There was bad news for public sector workers, who will see pay increases limited to 1% in 2015/2016. The government will also revisit 'progressive pay' which sees pay increase automatically each year which he said was 'difficult to justify' given that private sector pay has been frozen or cut. The armed forces, however, will be exempt from this.
Feeling the pressure on help working families, the Chancellor made a welcome announcement that working parents will receive a contribution from the Government towards the cost of childcare. Working parents will receive 20% - equivalent to the basic rate of tax - of their yearly childcare costs, up to a total of £6,000 per child. He said the move will save a typical working family with two children under 12 up to £2,400 a year.
Also, leaked this morning was the news that the Chancellor will raise the income tax threshold to £10,000 from April 2014 – a move he said will give 2.4million people at tax cut of over £200 each a year, as well as lifting two million people out of income tax altogether.

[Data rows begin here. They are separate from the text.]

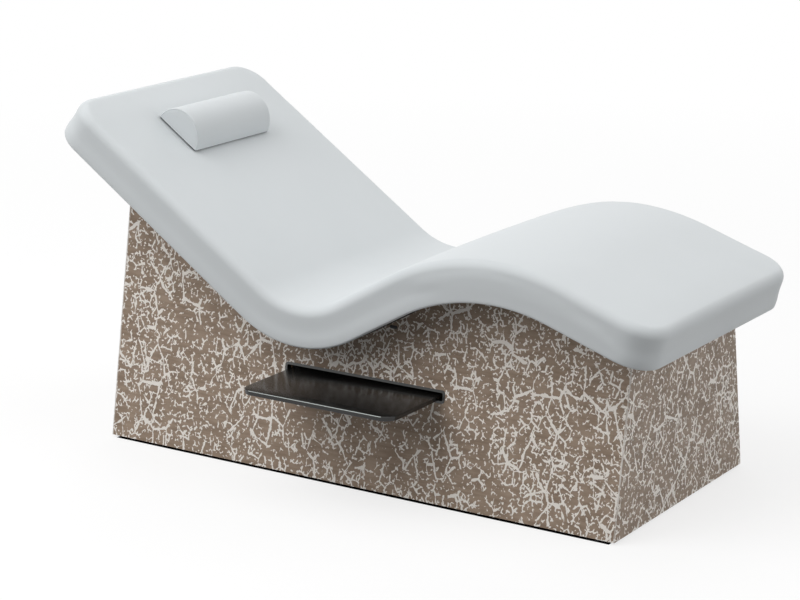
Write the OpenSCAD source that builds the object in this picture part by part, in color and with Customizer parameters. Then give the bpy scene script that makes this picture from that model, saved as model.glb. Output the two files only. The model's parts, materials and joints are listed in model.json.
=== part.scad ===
// Spa relaxation lounger: a wave-shaped upholstered pad on a leaning box base, with a
// pull-out tray and a half-round pillow. Millimetres. +X points to the foot end, +Y away
// from the tray side, +Z up. The origin is on the floor, under the middle of the base.

/* [Base] */
// Length of the box base at the floor
base_l = 1700; // [1500:5:1800]
// Width of the box base at the floor
base_w = 779; // [700:2:840]
// Lean of the two long sides, inwards going up
lean = 9.45; // [4:0.05:12]
// Thickness of the boards, ribs and end panels
board_t = 18; // [12:1:25]
// Thickness of the printed laminate on the boards
lam_t = 1; // [0.6:0.1:2]
// Height that the boards stand off the floor
plinth_gap = 7; // [3:1:15]
// Width of the plinth rails
rail_w = 30; // [20:1:50]
// Height of the plinth rails
rail_h = 30; // [20:1:50]
// Side of the square corner posts
post_w = 32; // [20:1:50]

/* [Wave of the pad] */
// Place of the lowest point of the seat along the length
seat_x = -126; // [-180:1:-80]
// Height of the pad's underside at the lowest point of the seat
seat_z = 401.3; // [380:0.1:440]
// Slope of the back
back_angle = 34.65; // [30:0.05:40]
// Distance that the pad's underside reaches past the base at the head end
head_overhang = 151.5; // [100:0.5:200]
// Radius of the underside below the seat
seat_r = 352; // [300:1:420]
// Slope under the thighs
thigh_angle = 29.65; // [26:0.05:33]
// Length of the straight part under the thighs
thigh_l = 189; // [150:1:220]
// Radius of the underside below the knees
knee_r = 552; // [480:1:620]
// Slope under the lower legs
leg_angle = 18.65; // [15:0.05:22]
// Distance that the pad's underside reaches past the base at the foot end
foot_overhang = 96.2; // [60:0.1:140]

/* [Pad] */
// Width of the pad
pad_w = 880; // [820:1:940]
// Thickness of the pad
pad_t = 118; // [100:1:135]
// Radius of the pad's four corners, seen from above
pad_corner_r = 95; // [70:1:140]
// Radius of the rounding along the upper edge
pad_top_r = 30; // [25:1:50]
// Radius of the rounding along the lower edge
pad_low_r = 8; // [6:1:18]
// Crown of the pad across its width
pad_crown = 5; // [0:0.5:10]
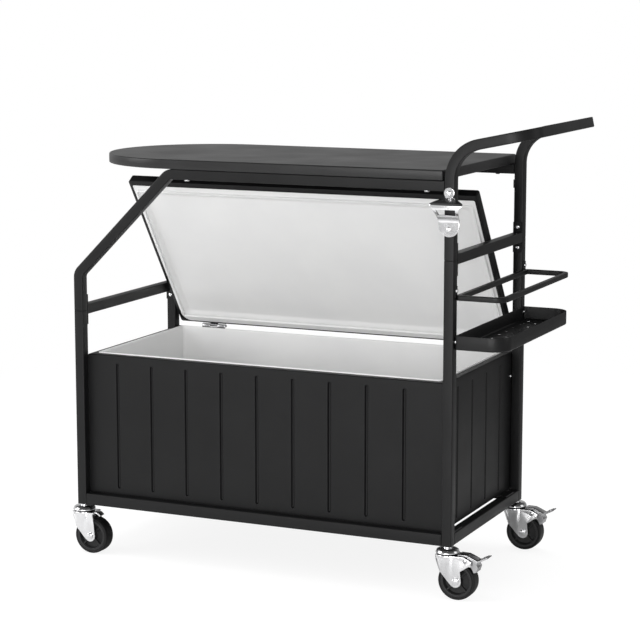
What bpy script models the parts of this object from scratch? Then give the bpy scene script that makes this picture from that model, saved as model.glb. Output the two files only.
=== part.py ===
"""Rolling patio cooler: a square-tube cart that carries an insulated tub with a hinged lid.

Lengths are metres and +Z is up. Pieces are placed from the bottom outer corner of the front left
leg: +X runs along the cart to the push handle and +Y runs to the hinge side. One empty moves that
corner, so that the origin of the world lies on the floor under the middle of the whole cart.
"""

import math

import bmesh
import bpy
from mathutils import Matrix, Vector

# Clearances and overruns
GAP = 0.0003
OVERRUN = 0.002
SMOOTH_ANGLE = math.radians(40)

# Cart frame
FRAME_LENGTH = 0.880
FRAME_DEPTH = 0.4426
CASTER_HEIGHT = 0.1085
TUBE = 0.0215
TUBE_WALL = 0.0012
TUBE_CORNER = 0.0018
TUBE_CORNER_STEPS = 1
BEND_FACET = math.radians(16)
BOTTOM_RAIL_HEIGHT = 0.025
LEFT_SEAM = 0.431
RIGHT_SEAM = 0.5875
CROSSBAR_RISE = 0.0016
CROSSBAR_PLATE = 0.002
CROSSBAR_PLATE_HEIGHT = 0.066

# Upper frames and push handle
TOP_RAIL_TOP = 0.7478
SLANT_FOOT = 0.5178
SLANT_ANGLE = math.radians(45)
SLANT_BEND = 0.0203
HANDLE_OVERHANG = 0.165
HANDLE_TILT = math.radians(12)
HANDLE_BEND_START = 0.7506
HANDLE_BEND = 0.0725
HANDLE_CORNER = 0.050

# Table top
TOP_THICKNESS = 0.0207
TOP_RIGHT_SETBACK = 0.0255
TOP_EDGE = 0.003
TOP_ROUND_STEPS = 26

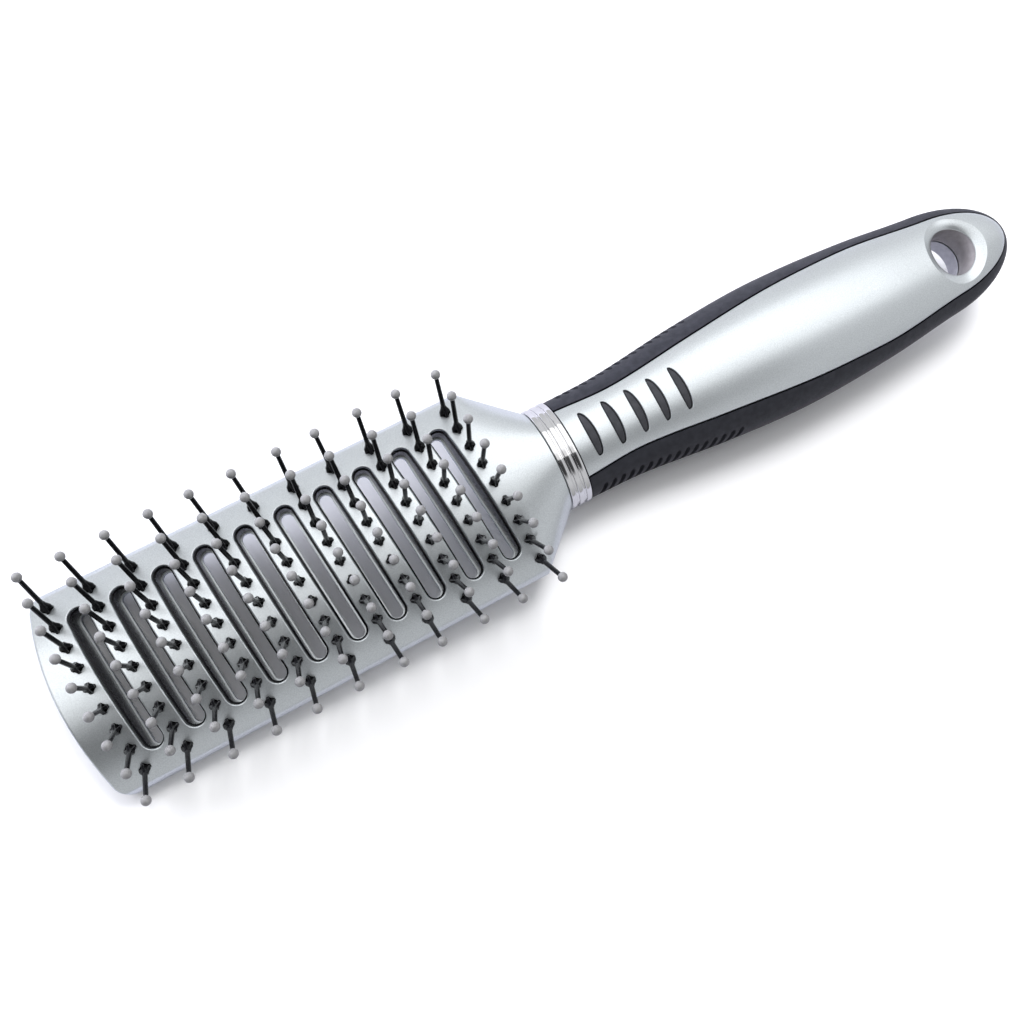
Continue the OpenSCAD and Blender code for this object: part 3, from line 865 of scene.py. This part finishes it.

Yet while both moves are widely welcomed, they do little to counter the austere measures of previous Budgets, explains Clare Francis, editor-in-chief at MoneySupermarket.com:"Giving with one hand may be a positive, but taking away with the other through other tax increases and benefit cuts means that people are no better off.
"In fact, the cumulative effect of this and previous budget changes, combined with wage stagnation and rising living costs means millions are worse off and an increasing number of families are on the breadline, struggling to make ends meet every month."